OCTAVO DÍA | Por Julián López Amozorrutia |

«Corazón», como «cabeza», «mano» o «pie», son palabras que en su significado trascienden siempre el referente orgánico que indican. Karl Rahner -¡nadie menos sospechoso de cursilería teológica!-, reflexionando sobre la devoción cristiana al Sagrado Corazón de Jesús, identificaba «el campo de las palabras que significan realidades que competen al hombre precisamente en cuanto totalidad». Y consideraba que «‘Corazón’, en cuanto protopalabra humano-total, significa el centro original para todo lo demás, ell centro más íntimo de la persona humana, en el que toda ‘la esencia concreta del hombre, que se plurifica y desborda en alma, cuerpo y espíritu…, se unifica y concreta (permanece), se anuda y ata centralmente’; desde el que el hombre se relaciona original y totalmente con las demás personas y sobre todo con Dios, a quien importa la totalidad del hombre y que, por eso, cuando actúa alcanza con su gracia o juicio ese centro cordial del hombre» («Algunas tesis para la Teología del Culto al Corazón de Jesús», en Escritos de Teología III, Madrid 1961, 370-371, citando a H. Conrad-Martius).

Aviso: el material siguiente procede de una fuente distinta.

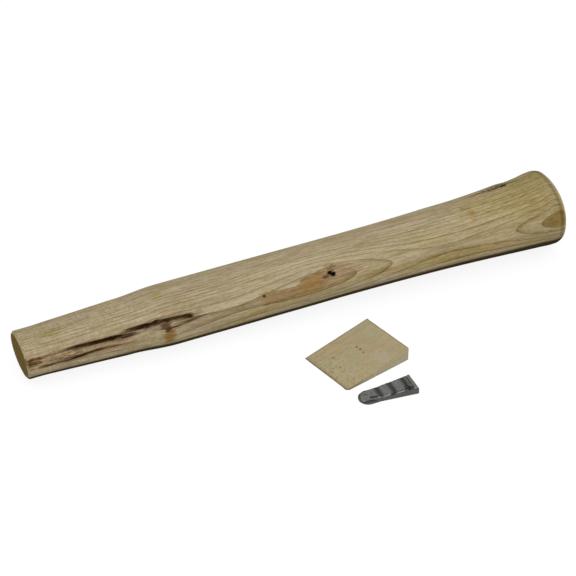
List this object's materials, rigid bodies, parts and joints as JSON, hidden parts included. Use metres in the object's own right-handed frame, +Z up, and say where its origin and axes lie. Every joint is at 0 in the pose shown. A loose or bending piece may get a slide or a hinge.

La fe cristiana conoce que el Hijo de Dios, por su encarnación, ha hecho suyo ese núcleo de la condición humana, y ahora, glorificado, se vuelve clave de comprensión tanto del amor divino que nos ha redimido como de la capacidad humana de intimidad y de amor.

Es verdad que las culturas aportan matices al término. Desde el Romanticismo, el mundo occidental favorece su comprensión como lugar de los sentimientos. En el mundo semita, normalmente reviste el carácter de la conciencia y de la sede de las decisiones. Entre los antiguos mexicanos, indicaba la interioridad de la persona, que se complementaba con su manifestación exterior, con el «rostro».

Pero hablar del corazón es, en última instancia, hablar del ser humano. Hablar desde el corazón compromete la máxima radicalidad de sinceridad, involucrando lo más preciado del hablante. Hablar al corazón es procurar alcanzar con la palabra el secreto más incomunicable del interlocutor.

Esta visión totalizadora está incluida desde otra perspectiva en la exhortación del Papa Pío XI, cuando llamaba a esta devoción «suma de toda la religión y aun la norma de vida más perfecta» (Miserentissimus Redemptor, n. 3).

Una religión del corazón rescata a la vez la intimidad y la exterioridad, la inteligencia y la voluntad, los sentimientos y las experiencias. En el siglo XVII, un dominico francés, Vicente Contenson, planteó una brillante disquisición llamada «Teología de la mente y el corazón». En ella partía no sólo de la claridad que la fe da a la inteligencia y la fortaleza que otorga a la voluntad para sus decisiones, sino también la felicidad que genera al encontrarse con Dios.

En la experiencia más sencilla, la referencia al Corazón de Jesús nos recuerda que la fe tiene mucho que ver con el amor. Que hemos sido amados y que hemos sido invitados a participar en el amor, en un amor grande. Si hoy se desplaza la atención de la ternura, la compasión, la solidaridad, reclamando placer más que dando vida, una fe desde el corazón promueve una pureza que no deja de estar en nuestra naturaleza como aspiración hermosa. Su culmen es nada menos que el amor de Dios.

Entre los rasgos de la devoción hay uno particularmente conmovedor. Los místicos mexicanos de la primera mitad del siglo XX lo entendieron muy bien, haciéndose personalmente emblemas suyos. Se trata del amor reparador. Sorprendidos por haber sido amados de tal manera por Dios, hay en el suspiro religioso un deseo de amar a Dios por todos aquellos que no lo aman, de honrarlo por todos aquellos que no lo honran, de conocerlo en verdad por todos aquellos que lo ignoran. No es un acto de revanchismo, ni siquiera de heroísmo. Brota del amor, del corazón. Y se compromete desde la propia pequeñez. Delicadeza sutil, expresión de grande humanidad. Ese amor también es posible, por encima de todos los escepticismos actuales.